Statistical and Spatial Analysis of Hurricane-induced Power Outage and Restoration

Tropical cyclones (TC) cause billions of dollars in damage to coastal areas in the United States annually. Global climate change is increasing favorable environmental conditions for TCs which produce heavy flooding and precipitation. It is important to understand the communities that will be most affected, and will likely suffer the longest power outages. County-level power outage data from the Department of Energy’s Environment for Analysis of Geo-Located Energy Information (EAGLE-I) were used to analyze the relationships of environmental and socioeconomic variables on power outage trends, response, and recovery for power outages caused by two North Atlantic Basin hurricanes: Hurricane Florence (September 2018) and Hurricane Sally (September 2020). Hurricane Florence reached Category 4 wind speeds, but ultimately made landfall as a Category 1 along Wrightsville Beach, North Carolina. Hurricane Sally was a category 2 system that made landfall along Gulf Shores, Alabama. A daily average power outage baseline was created from four years of power outage records. From this baseline, power outages were identified that could be attributed to either hurricane. Quasi-Poisson and linear regression models were used to assess relationships between power outage trends, hurricane characteristics, and socioeconomic variables.
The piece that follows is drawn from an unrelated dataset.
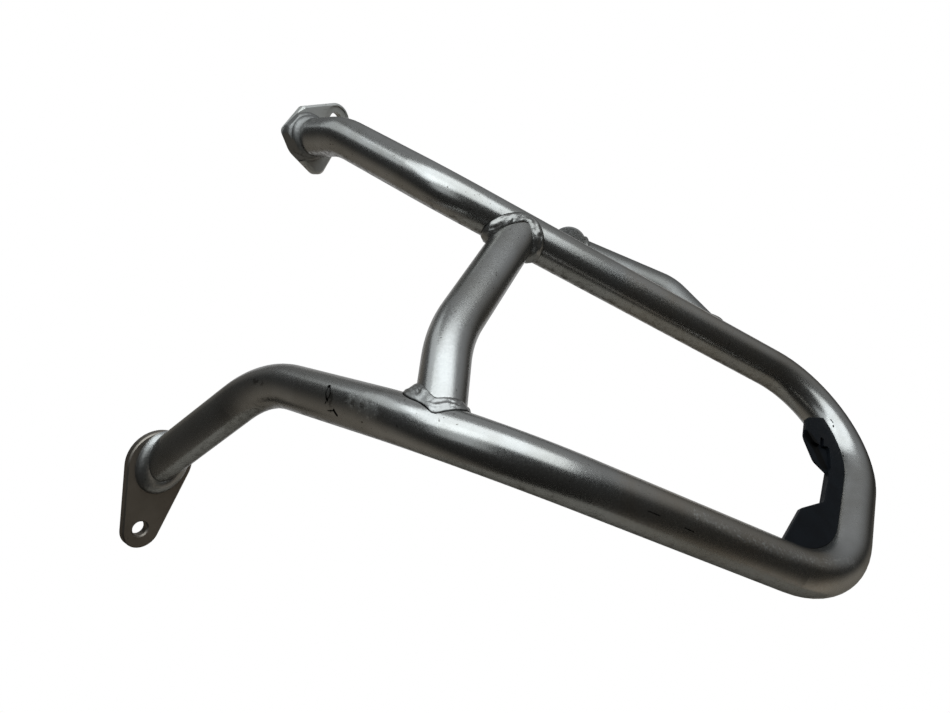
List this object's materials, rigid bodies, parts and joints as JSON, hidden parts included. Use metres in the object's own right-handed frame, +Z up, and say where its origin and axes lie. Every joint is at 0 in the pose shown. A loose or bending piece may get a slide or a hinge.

Kruskal-Wallis tests were used to assess land classification and helped assess whether methods used were suitable for studying hurricane-related power outage trends. Relationships identified within data were found to be inconsistent across both study areas. Analyses of Florence’s study area indicated a statistically significant relationship between the number of consecutive days a county experiences power outages and daily average power outage with TC strength and percent of population below poverty. However, in Sally’s analyses, the affected county’s distance from the TC track was the only statistically significant variable found across the analyses. This paper analyzes the complex interactions between county level power outages caused by TCs and the influence of socioeconomic variables on them using EAGLE-I data.